Eloy Salgado

Personal information
- Full name: Eloy Salgado, Jr.
- Date of birth: March 9, 1970 (age 56)
- Place of birth: Irving, Texas, U.S.
- Height: 5 ft 8 in (1.73 m)
- Position: Forward

Senior career*
- Years: Team / Apps / (Gls)
- 1988–1991: Dallas Sidekicks (indoor) / 112 / (11)
- 1990–1991: Richardson Rockets
- 1991–1992: Tulsa Ambush (indoor) / 39 / (47)
- 1992–1994: Dallas Rockets
- 1992–1993: Detroit Rockers (indoor) / 25 / (35)
- 1993–1996: Milwaukee Wave (indoor) / 65 / (56)
- 1994: Houston Force / 1 / (0)
- 1995: Houston Hotshots (indoor) / 2 / (0)
- 1995–1996: Chicago Power (indoor) / 19 / (21)
- 1996–1998: Kansas City Attack (indoor) / 59 / (44)
- 1998–1999: Montreal Impact (indoor) / 27 / (25)
- 1998: Dallas Sidekicks (indoor) / 1 / (0)
- 1999–2000: Harrisburg Heat (indoor) / 27 / (15)
- 2000: St.

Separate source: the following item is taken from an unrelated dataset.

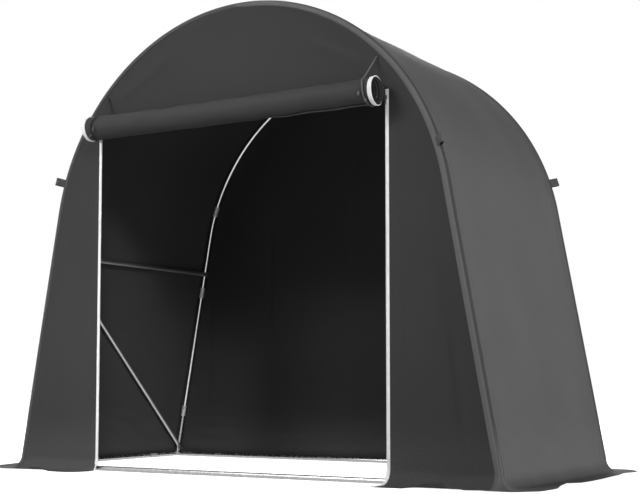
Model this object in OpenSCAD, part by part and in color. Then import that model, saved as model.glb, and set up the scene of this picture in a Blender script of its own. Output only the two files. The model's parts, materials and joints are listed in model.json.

Louis Ambush (indoor) / 14 / (8)

International career
- 1987: U.S. U-20

= Eloy Salgado =

American soccer player (born 1970)

Eloy Salgado is an American retired soccer forward who played professionally in the Major Indoor Soccer League, National Professional Soccer League and USISL.

==Professional==
In 1988, Salgado graduated from Lewisville High School where he was a 1988 Parade Magazine All American High School soccer player. On June 17, 1988, the Dallas Sidekicks selected Salgado in the third round (twenty-eight) overall of the Major Indoor Soccer League draft. He played three seasons for the Sidekicks. Salgado spent the summers of 1990 and 1991 with the Richardson Rockets of the SISL. In August, the Rockets finished runner up to the Brooklyn Italians in the 1991 U.S. Open Cup. In September 1991, Salgado signed with the Tulsa Ambush of the National Professional Soccer League. In the fall of 1992, of the Detroit Rockers signed Salgado for the upcoming NPSL season. On February 25, 1993, the Rockers traded him and their first round draft pick to the Milwaukee Wave in exchange for Joey Kirk. In 1994, Salgado began the summer outdoor season with the Dallas Rockets, but joined the Houston Force of the American Professional Soccer League. The Force played one game, then folded. That fall, Salgado began the indoor season with the Wave, then left the team in December for family reasons. In August 1995, he returned to professional soccer with the Houston Hotshots of the Continental Indoor Soccer League. At the end of the CISL season, Salgado returned to the Milwaukee Wave. On December 22, 1995, the Wave traded him to the Chicago Power for Tony Sanneh. On March 7, 1995, the Power then traded him to the Kansas City Attack for "future considerations." Salgado played for the Attack until sold to the Montreal Impact in February 1998. In 1998, he signed as free agent with the Sidekicks, playing only one game for them in the Premier Soccer Alliance. In October 1999, Salgado joined the Harrisburg Heat of the NPSL. On February 19, 2000, the Heat sent Salgado to the St. Louis Ambush for Ian Carter.

==International==
In 1987, Salgado played for the United States men's national under-20 soccer team during a tour of Europe. He was also a member of the U.S. soccer team with won the 1991 Pan American Games gold medal.